# [Aim of the exercise]
Every line below should be repeated exactly.

# [Source material]
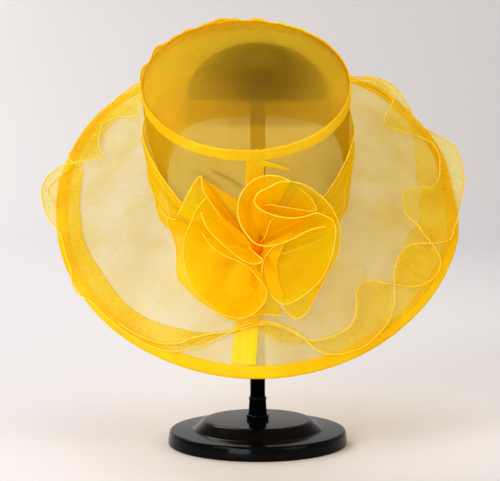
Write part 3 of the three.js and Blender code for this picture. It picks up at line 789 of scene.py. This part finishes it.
ruffleRows = [  # angle, first edge's share of the brim and lift, second edge's share and lift
    (1, 0.54, 5, 0.58, 3), (4, 0.53, 6, 0.65, 2.5), (7, 0.555, 7, 0.7, 2.5), (10, 0.595, 8, 0.725, 2.5),
    (13, 0.655, 8, 0.75, 2.5), (15, 0.71, 8, 0.77, 3), (17, 0.74, 8, 0.815, 4), (19, 0.755, 7, 0.87, 4),
    (22, 0.76, 7, 0.91, 4), (26, 0.755, 7, 0.935, 4), (30, 0.74, 8, 0.945, 4), (33, 0.69, 10, 0.938, 4),
    (36, 0.61, 12, 0.915, 5), (38, 0.54, 13, 0.905, 5), (41, 0.49, 14, 0.885, 6), (45, 0.5, 14, 0.82, 7),
    (48, 0.55, 12, 0.77, 8), (50, 0.62, 10, 0.72, 8), (52, 0.68, 7, 0.68, 9), (55, 0.8, 5, 0.62, 11),
    (60, 0.9, 4, 0.58, 13), (65, 0.93, 4, 0.58, 13), (70, 0.88, 5, 0.64, 11), (72, 0.82, 6, 0.72, 10),
    (74, 0.76, 9, 0.83, 7), (76, 0.69, 11, 0.91, 5), (79, 0.62, 12, 0.945, 5), (81, 0.54, 13, 0.95, 5),
    (85, 0.5, 14, 0.98, 5), (89, 0.48, 14, 1.01, 5), (93, 0.52, 13, 1.04, 6), (95, 0.62, 11, 1.06, 6),
    (96, 0.73, 10, 1.07, 6), (98, 0.81, 8, 1.09, 7), (102, 0.88, 6, 1.13, 8), (106, 0.91, 6, 1.145, 8),
    (111, 0.95, 6, 1.165, 8), (113, 0.945, 6, 1.17, 8), (115, 0.93, 6, 1.12, 7), (119, 0.8, 6, 1.04, 5),
    (122, 0.66, 8, 0.98, 4), (125, 0.58, 9, 0.97, 4), (128, 0.6, 9, 0.99, 4), (130, 0.66, 9, 1.02, 5),
    (133, 0.81, 9, 1.06, 6), (135, 0.94, 9, 1.09, 6), (137, 1.0, 9, 1.13, 5), (140, 1.06, 9, 1.17, 5),
    (144, 1.09, 8, 1.165, 4), (147, 1.03, 7, 1.1, 4), (149, 0.87, 7, 1.04, 4), (152, 0.76, 8, 1.0, 4),
    (160, 0.62, 10, 0.97, 5), (172, 0.66, 10, 1.02, 6), (184, 0.8, 8, 1.08, 7), (194, 0.72, 9, 1.03, 6),
    (204, 0.6, 10, 0.97, 6), (216, 0.74, 8, 1.04, 6), (224, 0.66, 8, 1.0, 5), (229, 0.56, 8, 0.97, 4),
    (232, 0.74, 6, 0.97, 4), (235, 0.82, 5, 0.98, 4), (240, 0.8, 5, 0.99, 4), (247, 0.71, 8, 1.0, 4),
    (251, 0.65, 10, 0.99, 5), (253, 0.81, 13, 0.93, 5), (254.5, 0.98, 14, 0.85, 4), (257, 1.08, 12, 0.79, 4),
    (261, 1.14, 9, 0.78, 3), (266, 1.13, 7, 0.78, 3), (272, 1.08, 6, 0.78, 3), (277, 1.01, 5, 0.77, 3),
    (280, 0.97, 4, 0.77, 3), (288, 0.96, 4, 0.765, 3), (294, 0.965, 4, 0.75, 3), (298, 1.01, 5, 0.74, 3),
    (302, 1.01, 5, 0.74, 3), (306, 0.965, 4, 0.745, 3), (312, 0.955, 4, 0.755, 3), (319, 0.95, 4, 0.76, 3),
    (328, 0.945, 4, 0.74, 3.5), (334, 0.92, 4, 0.712, 4), (337, 0.89, 4, 0.7, 4.5), (340, 0.83, 4, 0.69, 5),
    (344, 0.77, 4, 0.67, 6), (348, 0.68, 4, 0.64, 6), (352, 0.62, 4, 0.6, 6), (355, 0.59, 4, 0.57, 6),
    (358.5, 0.56, 4.5, 0.54, 6), (363, 0.53, 6, 0.515, 7),
]
ruffle = {"from": 1, "to": 363, "columns": 900, "rows": 20, "gathers": 0.4, "gatherLength": 11, "edge": 0.7}
towardsEye = np.array([0, -0.996, 0.087])


def raised(angle, share, lift):  # lifted off the brim along the line of sight, so that its place in the view holds
    ground = onStand(brimSurface(angle, share, 0))
    above = onStand(brimSurface(angle, share, 1)) - ground
    facing = np.maximum((above * towardsEye).sum(-1), 0.33)
    return ground + towardsEye * (lift / facing)[..., None]


def ribbonPoint(angle, v):
    firstShare, firstLift, secondShare, secondLift = (through(ruffleRows, k, angle) for k in (1, 2, 3, 4))
    middle = np.minimum((firstShare + secondShare) / 2, 0.955)
    ground = np.where(middle > hat["hemShare"] - 0.05, 1.6, 1.0)
    near, far = np.clip(1 - 2 * v, 0, 1), np.clip(2 * v - 1, 0, 1)
    share = middle + (firstShare - middle) * near + (secondShare - middle) * far
    lift = ground + (firstLift - ground) * near ** 1.6 + (secondLift - ground) * far ** 1.6
    run = np.radians(angle) * between(hat["openFront"], hat["brimRadius"], 0.85)
    uneven = np.sin(2 * math.pi * run / ruffle["gatherLength"] + 3 * np.sin(run / 23))
    gather = uneven * (0.5 + 0.5 * np.sin(run / 31)) * np.exp(-((v - 0.5) / 0.22) ** 2)
    return raised(angle, share, np.maximum(lift + ruffle["gathers"] * gather, 0.8))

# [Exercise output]
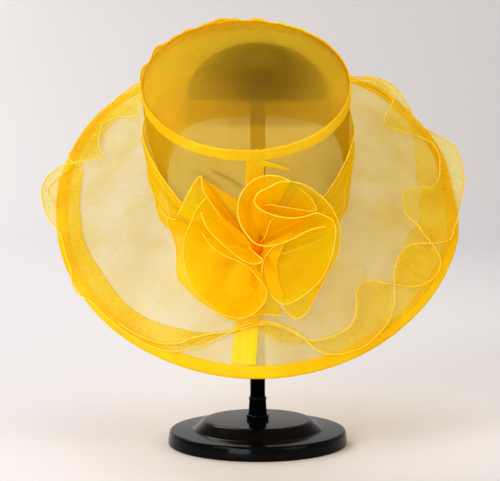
Write part 3 of the three.js and Blender code for this picture. It picks up at line 789 of scene.py. This part finishes it.
ruffleRows = [  # angle, first edge's share of the brim and lift, second edge's share and lift
    (1, 0.54, 5, 0.58, 3), (4, 0.53, 6, 0.65, 2.5), (7, 0.555, 7, 0.7, 2.5), (10, 0.595, 8, 0.725, 2.5),
    (13, 0.655, 8, 0.75, 2.5), (15, 0.71, 8, 0.77, 3), (17, 0.74, 8, 0.815, 4), (19, 0.755, 7, 0.87, 4),
    (22, 0.76, 7, 0.91, 4), (26, 0.755, 7, 0.935, 4), (30, 0.74, 8, 0.945, 4), (33, 0.69, 10, 0.938, 4),
    (36, 0.61, 12, 0.915, 5), (38, 0.54, 13, 0.905, 5), (41, 0.49, 14, 0.885, 6), (45, 0.5, 14, 0.82, 7),
    (48, 0.55, 12, 0.77, 8), (50, 0.62, 10, 0.72, 8), (52, 0.68, 7, 0.68, 9), (55, 0.8, 5, 0.62, 11),
    (60, 0.9, 4, 0.58, 13), (65, 0.93, 4, 0.58, 13), (70, 0.88, 5, 0.64, 11), (72, 0.82, 6, 0.72, 10),
    (74, 0.76, 9, 0.83, 7), (76, 0.69, 11, 0.91, 5), (79, 0.62, 12, 0.945, 5), (81, 0.54, 13, 0.95, 5),
    (85, 0.5, 14, 0.98, 5), (89, 0.48, 14, 1.01, 5), (93, 0.52, 13, 1.04, 6), (95, 0.62, 11, 1.06, 6),
    (96, 0.73, 10, 1.07, 6), (98, 0.81, 8, 1.09, 7), (102, 0.88, 6, 1.13, 8), (106, 0.91, 6, 1.145, 8),
    (111, 0.95, 6, 1.165, 8), (113, 0.945, 6, 1.17, 8), (115, 0.93, 6, 1.12, 7), (119, 0.8, 6, 1.04, 5),
    (122, 0.66, 8, 0.98, 4), (125, 0.58, 9, 0.97, 4), (128, 0.6, 9, 0.99, 4), (130, 0.66, 9, 1.02, 5),
    (133, 0.81, 9, 1.06, 6), (135, 0.94, 9, 1.09, 6), (137, 1.0, 9, 1.13, 5), (140, 1.06, 9, 1.17, 5),
    (144, 1.09, 8, 1.165, 4), (147, 1.03, 7, 1.1, 4), (149, 0.87, 7, 1.04, 4), (152, 0.76, 8, 1.0, 4),
    (160, 0.62, 10, 0.97, 5), (172, 0.66, 10, 1.02, 6), (184, 0.8, 8, 1.08, 7), (194, 0.72, 9, 1.03, 6),
    (204, 0.6, 10, 0.97, 6), (216, 0.74, 8, 1.04, 6), (224, 0.66, 8, 1.0, 5), (229, 0.56, 8, 0.97, 4),
    (232, 0.74, 6, 0.97, 4), (235, 0.82, 5, 0.98, 4), (240, 0.8, 5, 0.99, 4), (247, 0.71, 8, 1.0, 4),
    (251, 0.65, 10, 0.99, 5), (253, 0.81, 13, 0.93, 5), (254.5, 0.98, 14, 0.85, 4), (257, 1.08, 12, 0.79, 4),
    (261, 1.14, 9, 0.78, 3), (266, 1.13, 7, 0.78, 3), (272, 1.08, 6, 0.78, 3), (277, 1.01, 5, 0.77, 3),
    (280, 0.97, 4, 0.77, 3), (288, 0.96, 4, 0.765, 3), (294, 0.965, 4, 0.75, 3), (298, 1.01, 5, 0.74, 3),
    (302, 1.01, 5, 0.74, 3), (306, 0.965, 4, 0.745, 3), (312, 0.955, 4, 0.755, 3), (319, 0.95, 4, 0.76, 3),
    (328, 0.945, 4, 0.74, 3.5), (334, 0.92, 4, 0.712, 4), (337, 0.89, 4, 0.7, 4.5), (340, 0.83, 4, 0.69, 5),
    (344, 0.77, 4, 0.67, 6), (348, 0.68, 4, 0.64, 6), (352, 0.62, 4, 0.6, 6), (355, 0.59, 4, 0.57, 6),
    (358.5, 0.56, 4.5, 0.54, 6), (363, 0.53, 6, 0.515, 7),
]
ruffle = {"from": 1, "to": 363, "columns": 900, "rows": 20, "gathers": 0.4, "gatherLength": 11, "edge": 0.7}
towardsEye = np.array([0, -0.996, 0.087])


def raised(angle, share, lift):  # lifted off the brim along the line of sight, so that its place in the view holds
    ground = onStand(brimSurface(angle, share, 0))
    above = onStand(brimSurface(angle, share, 1)) - ground
    facing = np.maximum((above * towardsEye).sum(-1), 0.33)
    return ground + towardsEye * (lift / facing)[..., None]


def ribbonPoint(angle, v):
    firstShare, firstLift, secondShare, secondLift = (through(ruffleRows, k, angle) for k in (1, 2, 3, 4))
    middle = np.minimum((firstShare + secondShare) / 2, 0.955)
    ground = np.where(middle > hat["hemShare"] - 0.05, 1.6, 1.0)
    near, far = np.clip(1 - 2 * v, 0, 1), np.clip(2 * v - 1, 0, 1)
    share = middle + (firstShare - middle) * near + (secondShare - middle) * far
    lift = ground + (firstLift - ground) * near ** 1.6 + (secondLift - ground) * far ** 1.6
    run = np.radians(angle) * between(hat["openFront"], hat["brimRadius"], 0.85)
    uneven = np.sin(2 * math.pi * run / ruffle["gatherLength"] + 3 * np.sin(run / 23))
    gather = uneven * (0.5 + 0.5 * np.sin(run / 31)) * np.exp(-((v - 0.5) / 0.22) ** 2)
    return raised(angle, share, np.maximum(lift + ruffle["gathers"] * gather, 0.8))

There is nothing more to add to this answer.